If she had the time, Stuart Kronauge could probably teach a master class in calendar management.

As senior vice president of brand marketing for Coca-Cola North America, Kronauge’s responsibilities include the short- and long-term strategic management of the company’s largest brands, including Coca-Cola, Diet Coke, Fanta, POWERADE, DASANI, Gold Peak, smartwater, vitaminwater and more.

It’s the latest assignment in a nearly 20-year career at Coca-Cola that includes stints with the Walmart team, customer marketing group and more.

But don’t let Kronauge’s varied and deep biography fool you. She says she’s still learning every day.

She sat down recently with Coca-Cola employees for an informal Q&A session to share career advice and thoughts about brands, loyalty and culture. Here are highlights from the conversation.

Stuart Kronauge

Amy Sparks

You’ve been in your current role for about a year. You have responsibility for both sparkling and still beverages. What are the differences in working those two areas?

There are a lot of differences. But generally, working with sparkling is more of a traditional marketing job, with all of the marketing responsibilities you would expect. Stills is more like running a company. The responsibilities tend to be broader. It’s more like you are building a business than building a brand.

With such a diverse portfolio, where do you decide to put your marketing muscle?

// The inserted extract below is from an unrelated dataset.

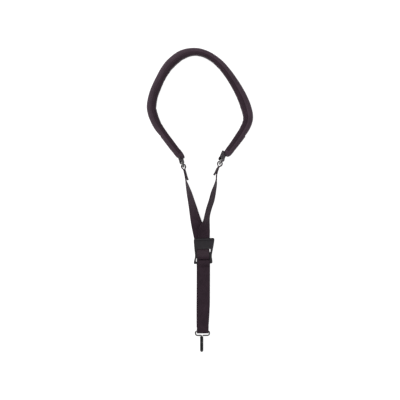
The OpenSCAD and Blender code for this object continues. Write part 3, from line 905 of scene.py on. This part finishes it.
def make_slider(mat):
    """One moulded frame: a flared, dished thumb plate with a raised edge, and two slots."""
    k = SLIDER_LEN / SLIDER_SIDE_LEN
    half = [(x, y * k) for x, y in spline(SLIDER_SIDE, 5)]
    outline = half + [(-x, y) for x, y in half[::-1]]
    slots = [slot_outline(left, right, low * k, high * k) for left, right, low, high in SLOTS]
    frame_plate = to_mesh(flat_solid("slider_frame", [outline, *slots], SLIDER_T, 0, 0.45))
    lip = to_mesh(flat_solid("slider_lip", [slot_outline(*SLIDER_LIP)], LIP_T, LIP_Z, 0.8))
    bpy.ops.object.select_all(action="DESELECT")
    frame_plate.select_set(True)
    lip.select_set(True)
    bpy.context.view_layer.objects.active = frame_plate
    bpy.ops.object.join()
    bpy.ops.object.transform_apply(location=True, rotation=True, scale=True)
    remesh = frame_plate.modifiers.new("remesh", "REMESH")
    remesh.mode, remesh.voxel_size = "VOXEL", 0.3 * MM
    smooth = frame_plate.modifiers.new("smooth", "SMOOTH")
    smooth.factor, smooth.iterations = 0.5, 4
    apply_modifiers(frame_plate)
    frame_plate.name = frame_plate.data.name = "slider_body"
    turn = Matrix.Rotation(math.radians(SLIDER_TURN), 4, "Z")
    move = Matrix.Translation(Vector((SLIDER_C[0], SLIDER_C[1], SLIDER_Z)) * MM)
    for v in frame_plate.data.vertices:
        x, y, z = (c / MM for c in v.co)
        dish = (max(0.0, 1 - (x / DISH_HALF_W) ** 2)
                * max(0.0, 1 - ((y - DISH_Y) / DISH_HALF_L) ** 2))
        if z > SLIDER_T / 2:
            z -= DISH_DEPTH * dish ** 0.7
        v.co = Vector((x, y + x * math.tan(math.radians(SLIDER_SHEAR)), z)) * MM
    frame_plate.data.transform(move @ turn)
    frame_plate.data.materials.clear()
    frame_plate.data.materials.append(mat)
    frame_plate.data.shade_smooth()
    return frame_plate


def hook_path():
    """Centre line of the wire: round the ring from beside the shank, then down into the J."""
    left, right = HOOK_X - HOOK_RING_W / 2, HOOK_X + HOOK_RING_W / 2
    top, bottom = HOOK_BAR_Y, HOOK_BAR_Y - HOOK_RING_L
    r, low, z = HOOK_CORNER_R, HOOK_LOW_R, HOOK_Z
    x_axis, y_axis = np.array([1.0, 0, 0]), np.array([0, 1.0, 0])
    points = [np.array([SHANK_X + 1.3, bottom - 0.25, z]), np.array([SHANK_X + 3, bottom, z])]
    for cx, cy, a0, radius in ((right - low, bottom + low, -90, low), (right - r, top - r, 0, r),
                               (left + r, top - r, 90, r), (left + low, bottom + low, 180, low)):
        points += arc((cx, cy, z), radius, a0, a0 + 90, 8, x_axis, y_axis)
    points += arc((SHANK_X - SHANK_BEND_R, bottom - SHANK_BEND_R, z), SHANK_BEND_R, 90, 0, 8,
                  x_axis, y_axis)
    points += [np.array([SHANK_X, y, z]) for y in np.linspace(bottom - 4, SHANK_END_Y + 1, 6)]
    points += arc((SHANK_X, SHANK_END_Y, z + HOOK_BEND_R), HOOK_BEND_R, -90,
                  -270 + math.degrees(TIP_FLARE), 20, y_axis, UP)
    points += [tip_point(s) for s in np.linspace(1, TIP_LEN, 5)]
    return points


def tip_point(s):
    """Centre of the hook's free end, s past the end of its turn."""
    rise, run = math.sin(TIP_FLARE), math.cos(TIP_FLARE)
    return np.array([SHANK_X, SHANK_END_Y - HOOK_BEND_R * rise + s * run,
                     HOOK_Z + HOOK_BEND_R * (1 + run) + s * rise])


def make_sleeve(mat):
    """Vinyl dipped over the hook, flared at its mouth and rounded at its tip."""
    z = HOOK_Z
    start = HOOK_BAR_Y - HOOK_RING_L - SHANK_BEND_R + 0.3
    points = [np.array([SHANK_X, y, z]) for y in np.linspace(start, SHANK_END_Y + 0.6, 24)]
    points += arc((SHANK_X, SHANK_END_Y, z + HOOK_BEND_R), HOOK_BEND_R, -90,
                  -270 + math.degrees(TIP_FLARE), 40, np.array([0, 1.0, 0]), UP)
    ahead_of_turn = [*np.linspace(0.6, TIP_LEN, 12),
                     *(TIP_LEN + SLEEVE_R * np.sin(np.radians([12, 25, 38, 50, 62, 73, 82, 88])))]
    points += [tip_point(s) for s in ahead_of_turn]
    along = lengths(points)
    end = along[-1] - ahead_of_turn[-1] + TIP_LEN
    radii = []
    for s in along:
        r = SLEEVE_R * (1 + 0.02 * noise.noise(Vector((s / 5, 1.0, 2.0))))
        if s < 1.2:
            r *= 0.78 + 0.22 * math.sin(math.pi / 2 * s / 1.2)
        past = (s - end) / SLEEVE_R
        if past > 0:
            r *= math.sqrt(max(1 - past ** 2, 0.0004))
        radii.append(r)
    return tube("hook_vinyl", points, SLEEVE_R, mat, sides=32, radii=radii)


def make_junction_stitching(mat):
    z = 2 * PLY_PITCH + WEB_T + 0.02
    lines = []
    for y in (-73.4, -72.3, -67.4, -66.3):
        points = [np.array([x, y, z]) for x in np.linspace(BACK_X - 6.5, BACK_X + 8.5, 8)]
        lines.append((points, [UP] * len(points)))
    return stitches("junction_thread", lines, mat, pitch=1.9, gap=0.4, radius=0.2)


# --- assembly ------------------------------------------------------------------------------

def place(piece, body, slot, *nodes):
    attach(piece, body)
    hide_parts(*nodes)
    return piece


make_camera()
make_world()
make_floor()
make_light("key", (-0.9, 0.8, 1.5), 0.7, 16.0, (1.0, 0.985, 0.97))
make_light("fill", (1.1, -0.5, 1.6), 1.2, 3.0, (0.97, 0.98, 1.0))

# The cover is painted lighter than the lining, partly as painted light for the light falling on
# the pad's outer face.
cover = pad_material("pad_cover", (0.042, 0.027, 0.037), (0.086, 0.059, 0.077))
lining = pad_material("pad_lining", (0.024, 0.013, 0.020), (0.050, 0.031, 0.043))
webbing = webbing_material("webbing", (0.020, 0.011, 0.017), (0.058, 0.038, 0.051))
# Paler over the slider's middle bar: a painted highlight for the light on the webbing's crest
# there.
crest_lit_webbing = webbing_material("crest_lit_webbing", (0.020, 0.011, 0.017),
                                  (0.058, 0.038, 0.051), crest_light=(18.5, 21.5))
# The tabs' webbing is painted much paler than the strands': a painted highlight for the light on
# its upturned faces.
tab_webbing = webbing_material("tab_webbing", (0.060, 0.054, 0.060), (0.125, 0.114, 0.124))
thread = thread_material("thread", (0.012, 0.010, 0.012))
ring_plate = wire_material("ring_plate", (0.24, 0.235, 0.235), 0.26, 0.42)
hook_plate = wire_material("hook_plate", (0.095, 0.095, 0.09), 0.3, 0.45)
plastic = plastic_material("slider_plastic", (0.017, 0.0145, 0.018))
vinyl = vinyl_material("vinyl", (0.008, 0.008, 0.009))

pad = place(make_pad(cover, lining), "root", "pad_fabric", "pad_outer_cover", "pad_foam_outer",
            "pad_core_webbing", "pad_foam_inner", "pad_lining")
seams = [pad_seam_line(offset, top) for top in (True, False) for offset in (-2.4, 2.4)]
seams += [pad_hem_line(hem, way) for hem, way, _, _ in HEMS]
pad_thread = stitches("pad_topstitch", seams, thread, pitch=3.0, gap=0.9, radius=0.26)
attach(pad_thread, "root")
last = len(pad_line) - 1
place(make_pad_end("pad_patch_left", 0, 2, LEFT, cover), "root", "pad_fabric", "pad_end_left")
place(make_pad_end("pad_patch_right", last, last - 2, RIGHT, cover), "root", "pad_fabric",
      "pad_end_right")

for label, side, route in (("left", LEFT, STRAND_LEFT), ("right", RIGHT, STRAND_RIGHT)):
    place(make_tab("tab_" + label, side, tab_webbing), "root", "tab_webbing",
          "ring_tab_" + label)
    place(make_tab_stitching("tab_thread_" + label, side, thread), "root", "thread",
          "tab_stitching_" + label)
    place(make_ring("wire_ring_" + label, side, ring_plate), label + "_ring", "ring_wire",
          "ring_" + label)
    points, widths = strand_path(side, route)
    place(ribbon("webbing_" + label, points, widths, webbing, seed=side["bar"][0] / 9),
          "root", "webbing", "strand_" + label)
    place(make_fold_stitching("fold_thread_" + label, side, thread), "root", "thread",
          "fold_stitching_" + label)

place(make_junction_stitching(thread), "root", "thread", "junction_stitching")
place(make_back_ply(webbing), "root", "webbing", "drop_strap")
place(make_front_ply(webbing), "hook_strap", "webbing", "hook_strap")
place(make_slider(plastic), "slider", "slider_plastic", "slider")
place(make_slider_webbing(crest_lit_webbing), "slider", "webbing", "slider_webbing")
place(tube("hook_wire_bent", hook_path(), HOOK_WIRE_R, hook_plate, sides=24), "hook",
      "hook_wire", "hook_wire")
place(make_sleeve(vinyl), "hook", "vinyl", "hook_sleeve")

Needs differ from brand to brand. There is no “one size fits all.” A big brand like Coke needs big, impactful actions and detailed execution like FIFA, the Olympics, Taste the Feeling. But with Mello Yello, we concentrate on motorsports, where we know the audience loves citrus drinks. We do a lot with digital and TV. The key is to use your muscle in the ways that make you relevant in the lives of consumers. We have to constantly drive connection. We don’t want to interrupt their lives. We have to be part of their lives.

Stuart Kronauge

You’ve talked about creating relevance. Do you think brand loyalty is declining in consumer products?

In all of our lives, there are things we think about, and there are things we just do. Brand loyalty is in the area of things you just do. I think society in general is less loyal that we were five or ten years ago. So it comes back to relevance: relevance in pricing, relevance in messaging, relevance in reconfirming what value means. I would say that loyalty is harder to achieve than I’ve seen at any time in my career. We have to work very hard to earn it, and to keep it.

'I would say that loyalty is harder to achieve than I’ve seen at any time in my career. We have to work very hard to earn it, and to keep it.'

Do any accomplishments stand out from your first year in this role?

I think it would be the teams we have created, and how people have come together. I could cite a lot of examples. But one is Gold Peak. Five years ago, it was an afterthought. Now we’re growing at double digits, and overtaking the category leaders.

People look at marketing, and think it sounds glamorous.  Actually, it’s really hard. The product failures tend to wash up on our shores. Looking at the first year, I am very happy with the fact that we have teams of smart and dedicated people who are committed to winning.

If the Stuart of today could give advice to the Stuart just starting out at Coca-Cola, what would it be?

I think if there was one thing I could tell myself when I was just beginning, it would be to create that balance I talked about. Don’t push so hard.  I made a lot of sacrifices to get where I am. I missed a lot of things, particularly with my kids. I wasn’t there for a lot of first-grade plays. I remember showing up late for a sports event my daughter was in, and she said “Look – a unicorn sighting!” We laugh about it now, but I still remember it. It wasn’t good. I think it affects how I manage. I remember where I came from and how I got here. And I try to keep in mind the impact of what I ask for.